## [Work to be completed]
Word for word, restate every line of the material.

## [Dataset extract]
<<<<

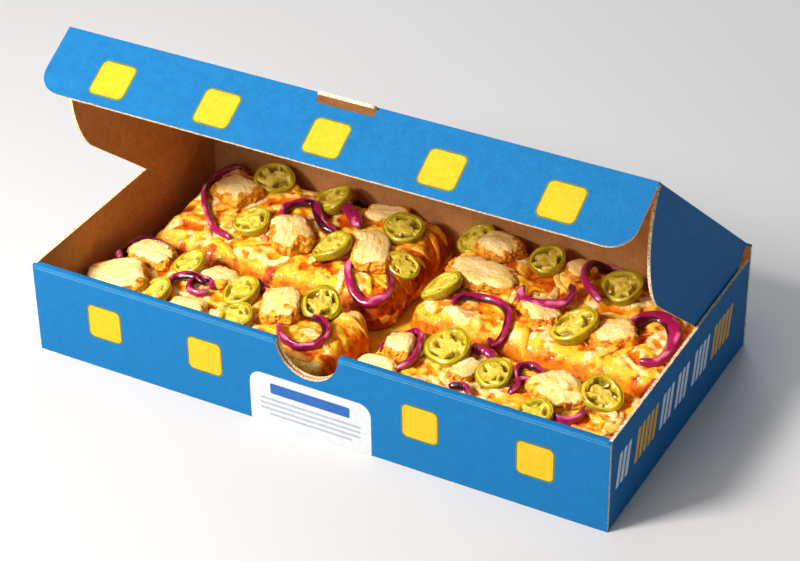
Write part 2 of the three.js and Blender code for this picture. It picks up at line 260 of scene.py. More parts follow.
def make_piece(name, shape, finishes, body, stands_for=(), smooth=True):
    """Turns a Shape into an object in metres, with its finishes, body and per-point values, and hides
    the parts it stands for.
    """
    points = np.concatenate(shape.points)
    if sum(signed_volume(points, f) for f in shape.faces) < 0:
        shape.faces = [f[:, ::-1] for f in shape.faces]
    faces = [face for block in shape.faces for face in block.tolist()]
    mesh = bpy.data.meshes.new(name)
    mesh.from_pydata((points * MM).tolist(), [], faces)
    mesh.polygons.foreach_set("material_index", np.concatenate(shape.paint).astype(np.int32))
    mesh.polygons.foreach_set("use_smooth", np.full(len(faces), smooth))
    layer = mesh.uv_layers.new(name="sheet")
    corner = np.zeros(len(mesh.loops), np.int32)
    mesh.loops.foreach_get("vertex_index", corner)
    uv = np.concatenate(shape.flat)[corner] * MM
    layer.data.foreach_set("uv", uv.astype(np.float32).ravel())
    for key, column in shape.values.items():
        attribute = mesh.attributes.new(key, "FLOAT", "POINT")
        attribute.data.foreach_set("value", np.concatenate(column).astype(np.float32))
    for finish in finishes:
        mesh.materials.append(finish)
    mesh.update()
    piece = add_object(name, mesh)
    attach(piece, body)
    if stands_for:
        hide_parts(*stands_for)
    triangles = sum(len(f) * (f.shape[1] - 2) for f in shape.faces)
    print(f"{name}: {len(points)} points, {triangles} triangles")


# %% [markdown]
# ## Uneven fields
# Nothing baked is smooth or regular. A random value is given to each corner of a lattice, and
# between the corners the values are blended, which makes soft lumps of one size. Sums of several
# sizes give a natural roughness. The same seed gives the same lumps each time.


# %% Lattice noise
def corner_value(cell, seed):
    """A fixed, scrambled number from -1 to 1 for each whole-numbered lattice corner (..., 3)."""
    cell = cell.astype(np.int64).astype(np.uint32)
    mix = cell[..., 0] * np.uint32(374761393) + cell[..., 1] * np.uint32(668265263)
    mix = mix + cell[..., 2] * np.uint32(2246822519) + np.uint32(seed * 3266489917 % 2**32)
    mix = (mix ^ (mix >> np.uint32(13))) * np.uint32(1274126177)
    mix = (mix ^ (mix >> np.uint32(16))) * np.uint32(2654435761)
    mix = mix ^ (mix >> np.uint32(15))
    return mix / 2.0**31 - 1


def lumps(points, size, seed, layers=1):
    """Noise from -1 to 1 with lumps of the given size in mm: corner values blended by 3f^2 - 2f^3."""
    points = np.asarray(points, float)
    if points.shape[-1] == 2:
        points = np.concatenate([points, np.zeros(points.shape[:-1] + (1,))], -1)
    total = np.zeros(points.shape[:-1])
    for layer in range(layers):
        scaled = points / (np.asarray(size) / 2**layer) + 17.3 * layer
        base = np.floor(scaled)
        f = scaled - base
        f = f * f * (3 - 2 * f)
        for corner in range(8):
            step = np.array([corner & 1, corner >> 1 & 1, corner >> 2 & 1])
            weight = np.prod(np.where(step, f, 1 - f), -1)
            total += weight * corner_value(base + step, seed + 31 * layer) / 2**layer
    return total


def ramp(value, low, high):
    """0 below low, 1 above high, and a smooth S between them."""
    t = np.clip((value - low) / (high - low), 0, 1)
    return t * t * (3 - 2 * t)


sample = lumps(np.random.default_rng(1).uniform(0, 100, (1000, 3)), 7, 3)
print("noise from", sample.min().round(2), "to", sample.max().round(2))

# %% [markdown]
# ## Helpers for finishes
# Each finish is a small net of shader nodes. One method adds a node and fills its inputs, either
# with a value or with another node's output, and the others build on it. Effects that several
# finishes share, the paper's fibres and the fine pits of cooked food, are node groups with named
# inputs and outputs.


# %% Node helpers
def tint(red, green, blue):
    """A colour given as 0 to 255 on screen, as the linear values that shaders use."""
    c = np.array([red, green, blue]) / 255
    linear = np.where(c <= 0.04045, c / 12.92, ((c + 0.055) / 1.055) ** 2.4)
    return (*linear.tolist(), 1.0)


class Net:
    """A tree of shader nodes, and the coordinates that its patterns are laid on."""

    def __init__(self, tree, place=None):
        self.tree = tree
        self.place = self.put("ShaderNodeTexCoord").outputs["Object"] if place is None else place

    def put(self, kind, inputs=None, **settings):
        """Adds a node; each input is a value or another node's output, by name or number."""
        node = self.tree.nodes.new(kind)
        for key, value in settings.items():
            setattr(node, key, value)
        for key, value in (inputs or {}).items():
            if isinstance(value, bpy.types.NodeSocket):
                self.send(value, node.inputs[key])
            else:
                node.inputs[key].default_value = value
        return node

    def send(self, output, socket):
        """Links an output to an input socket."""
        self.tree.links.new(output, socket)

    def calc(self, operation, *terms, clamp=False):
        """A Math node's result."""
        inputs = dict(enumerate(terms))
        return self.put("ShaderNodeMath", inputs, operation=operation, use_clamp=clamp).outputs[0]

    def times(self, a, b):
        """a x b."""
        return self.calc("MULTIPLY", a, b)

    def minus(self, a, b):
        """a - b."""
        return self.calc("SUBTRACT", a, b)

    def mix(self, factor, first, second, mode="MIX"):
        """Two colours mixed by a factor; three numbers are a colour on screen."""
        colors = [tint(*c) if isinstance(c, tuple) and len(c) == 3 else c for c in (first, second)]
        inputs = dict(zip((0, 6, 7), (factor, *colors)))
        return self.put("ShaderNodeMix", inputs, data_type="RGBA", blend_type=mode).outputs[2]

    def step(self, value, low, high, to_low=0.0, to_high=1.0):
        """A value's place between low and high, as a smooth step."""
        inputs = dict(enumerate((value, low, high, to_low, to_high)))
        return self.put("ShaderNodeMapRange", inputs, interpolation_type="SMOOTHSTEP").outputs[0]

    def noise(self, scale, detail=3.0, rough=0.6, stretch=None):
        """Noise with so many lumps a metre, on coordinates that may be stretched first."""
        where = self.place
        if stretch:
            where = self.put("ShaderNodeMapping", {"Vector": where, "Scale": stretch}).outputs[0]
        inputs = {"Vector": where, "Scale": scale, "Detail": detail, "Roughness": rough}
        return self.put("ShaderNodeTexNoise", inputs).outputs[0]

    def blotches(self, scale, detail, rough, low, high, amount=1.0):
        """Noise as smooth-edged blotches: 0 where it is below low, the amount above high."""
        return self.step(self.noise(scale, detail, rough), low, high, 0.0, amount)

    def two_tone(self, first, second, scale, detail=3.0, rough=0.6, low=0.35, high=0.65):
        """A colour with blotches of another."""
        return self.mix(self.blotches(scale, detail, rough, low, high), first, second)

    def worn(self, name):
        """One per-point value of the mesh."""
        return self.put("ShaderNodeAttribute", attribute_name=name).outputs["Fac"]

    def broken(self, name, pattern, amount):
        """A per-point value broken up by a pattern: value + (pattern - 0.5) x amount."""
        return self.calc("ADD", self.worn(name), self.times(self.minus(pattern, 0.5), amount))

    def use(self, group, inputs=None, output=0):
        """Places a group on this net's coordinates and gives one of its outputs."""
        inputs = {"Vector": self.place, **(inputs or {})}
        return self.put("ShaderNodeGroup", inputs, node_tree=group).outputs[output]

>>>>

## [Written solution]
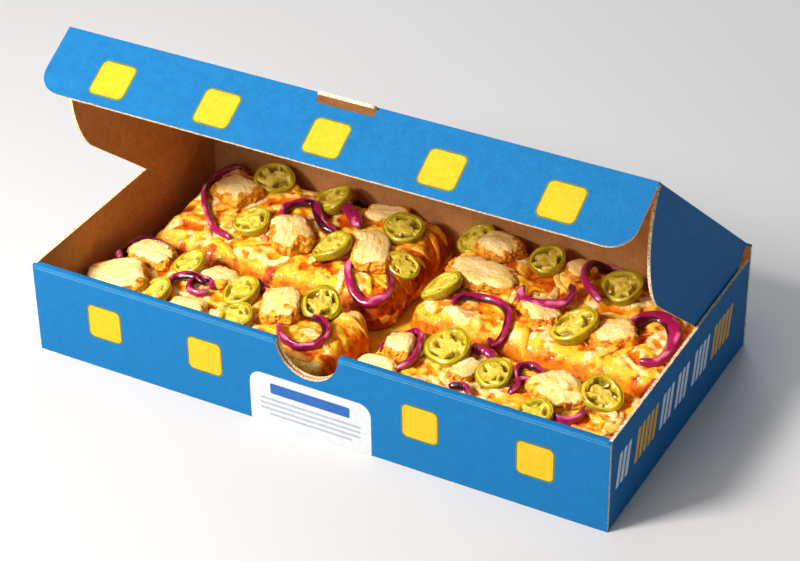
Write part 2 of the three.js and Blender code for this picture. It picks up at line 260 of scene.py. More parts follow.
def make_piece(name, shape, finishes, body, stands_for=(), smooth=True):
    """Turns a Shape into an object in metres, with its finishes, body and per-point values, and hides
    the parts it stands for.
    """
    points = np.concatenate(shape.points)
    if sum(signed_volume(points, f) for f in shape.faces) < 0:
        shape.faces = [f[:, ::-1] for f in shape.faces]
    faces = [face for block in shape.faces for face in block.tolist()]
    mesh = bpy.data.meshes.new(name)
    mesh.from_pydata((points * MM).tolist(), [], faces)
    mesh.polygons.foreach_set("material_index", np.concatenate(shape.paint).astype(np.int32))
    mesh.polygons.foreach_set("use_smooth", np.full(len(faces), smooth))
    layer = mesh.uv_layers.new(name="sheet")
    corner = np.zeros(len(mesh.loops), np.int32)
    mesh.loops.foreach_get("vertex_index", corner)
    uv = np.concatenate(shape.flat)[corner] * MM
    layer.data.foreach_set("uv", uv.astype(np.float32).ravel())
    for key, column in shape.values.items():
        attribute = mesh.attributes.new(key, "FLOAT", "POINT")
        attribute.data.foreach_set("value", np.concatenate(column).astype(np.float32))
    for finish in finishes:
        mesh.materials.append(finish)
    mesh.update()
    piece = add_object(name, mesh)
    attach(piece, body)
    if stands_for:
        hide_parts(*stands_for)
    triangles = sum(len(f) * (f.shape[1] - 2) for f in shape.faces)
    print(f"{name}: {len(points)} points, {triangles} triangles")


# %% [markdown]
# ## Uneven fields
# Nothing baked is smooth or regular. A random value is given to each corner of a lattice, and
# between the corners the values are blended, which makes soft lumps of one size. Sums of several
# sizes give a natural roughness. The same seed gives the same lumps each time.


# %% Lattice noise
def corner_value(cell, seed):
    """A fixed, scrambled number from -1 to 1 for each whole-numbered lattice corner (..., 3)."""
    cell = cell.astype(np.int64).astype(np.uint32)
    mix = cell[..., 0] * np.uint32(374761393) + cell[..., 1] * np.uint32(668265263)
    mix = mix + cell[..., 2] * np.uint32(2246822519) + np.uint32(seed * 3266489917 % 2**32)
    mix = (mix ^ (mix >> np.uint32(13))) * np.uint32(1274126177)
    mix = (mix ^ (mix >> np.uint32(16))) * np.uint32(2654435761)
    mix = mix ^ (mix >> np.uint32(15))
    return mix / 2.0**31 - 1


def lumps(points, size, seed, layers=1):
    """Noise from -1 to 1 with lumps of the given size in mm: corner values blended by 3f^2 - 2f^3."""
    points = np.asarray(points, float)
    if points.shape[-1] == 2:
        points = np.concatenate([points, np.zeros(points.shape[:-1] + (1,))], -1)
    total = np.zeros(points.shape[:-1])
    for layer in range(layers):
        scaled = points / (np.asarray(size) / 2**layer) + 17.3 * layer
        base = np.floor(scaled)
        f = scaled - base
        f = f * f * (3 - 2 * f)
        for corner in range(8):
            step = np.array([corner & 1, corner >> 1 & 1, corner >> 2 & 1])
            weight = np.prod(np.where(step, f, 1 - f), -1)
            total += weight * corner_value(base + step, seed + 31 * layer) / 2**layer
    return total


def ramp(value, low, high):
    """0 below low, 1 above high, and a smooth S between them."""
    t = np.clip((value - low) / (high - low), 0, 1)
    return t * t * (3 - 2 * t)


sample = lumps(np.random.default_rng(1).uniform(0, 100, (1000, 3)), 7, 3)
print("noise from", sample.min().round(2), "to", sample.max().round(2))

# %% [markdown]
# ## Helpers for finishes
# Each finish is a small net of shader nodes. One method adds a node and fills its inputs, either
# with a value or with another node's output, and the others build on it. Effects that several
# finishes share, the paper's fibres and the fine pits of cooked food, are node groups with named
# inputs and outputs.


# %% Node helpers
def tint(red, green, blue):
    """A colour given as 0 to 255 on screen, as the linear values that shaders use."""
    c = np.array([red, green, blue]) / 255
    linear = np.where(c <= 0.04045, c / 12.92, ((c + 0.055) / 1.055) ** 2.4)
    return (*linear.tolist(), 1.0)


class Net:
    """A tree of shader nodes, and the coordinates that its patterns are laid on."""

    def __init__(self, tree, place=None):
        self.tree = tree
        self.place = self.put("ShaderNodeTexCoord").outputs["Object"] if place is None else place

    def put(self, kind, inputs=None, **settings):
        """Adds a node; each input is a value or another node's output, by name or number."""
        node = self.tree.nodes.new(kind)
        for key, value in settings.items():
            setattr(node, key, value)
        for key, value in (inputs or {}).items():
            if isinstance(value, bpy.types.NodeSocket):
                self.send(value, node.inputs[key])
            else:
                node.inputs[key].default_value = value
        return node

    def send(self, output, socket):
        """Links an output to an input socket."""
        self.tree.links.new(output, socket)

    def calc(self, operation, *terms, clamp=False):
        """A Math node's result."""
        inputs = dict(enumerate(terms))
        return self.put("ShaderNodeMath", inputs, operation=operation, use_clamp=clamp).outputs[0]

    def times(self, a, b):
        """a x b."""
        return self.calc("MULTIPLY", a, b)

    def minus(self, a, b):
        """a - b."""
        return self.calc("SUBTRACT", a, b)

    def mix(self, factor, first, second, mode="MIX"):
        """Two colours mixed by a factor; three numbers are a colour on screen."""
        colors = [tint(*c) if isinstance(c, tuple) and len(c) == 3 else c for c in (first, second)]
        inputs = dict(zip((0, 6, 7), (factor, *colors)))
        return self.put("ShaderNodeMix", inputs, data_type="RGBA", blend_type=mode).outputs[2]

    def step(self, value, low, high, to_low=0.0, to_high=1.0):
        """A value's place between low and high, as a smooth step."""
        inputs = dict(enumerate((value, low, high, to_low, to_high)))
        return self.put("ShaderNodeMapRange", inputs, interpolation_type="SMOOTHSTEP").outputs[0]

    def noise(self, scale, detail=3.0, rough=0.6, stretch=None):
        """Noise with so many lumps a metre, on coordinates that may be stretched first."""
        where = self.place
        if stretch:
            where = self.put("ShaderNodeMapping", {"Vector": where, "Scale": stretch}).outputs[0]
        inputs = {"Vector": where, "Scale": scale, "Detail": detail, "Roughness": rough}
        return self.put("ShaderNodeTexNoise", inputs).outputs[0]

    def blotches(self, scale, detail, rough, low, high, amount=1.0):
        """Noise as smooth-edged blotches: 0 where it is below low, the amount above high."""
        return self.step(self.noise(scale, detail, rough), low, high, 0.0, amount)

    def two_tone(self, first, second, scale, detail=3.0, rough=0.6, low=0.35, high=0.65):
        """A colour with blotches of another."""
        return self.mix(self.blotches(scale, detail, rough, low, high), first, second)

    def worn(self, name):
        """One per-point value of the mesh."""
        return self.put("ShaderNodeAttribute", attribute_name=name).outputs["Fac"]

    def broken(self, name, pattern, amount):
        """A per-point value broken up by a pattern: value + (pattern - 0.5) x amount."""
        return self.calc("ADD", self.worn(name), self.times(self.minus(pattern, 0.5), amount))

    def use(self, group, inputs=None, output=0):
        """Places a group on this net's coordinates and gives one of its outputs."""
        inputs = {"Vector": self.place, **(inputs or {})}
        return self.put("ShaderNodeGroup", inputs, node_tree=group).outputs[output]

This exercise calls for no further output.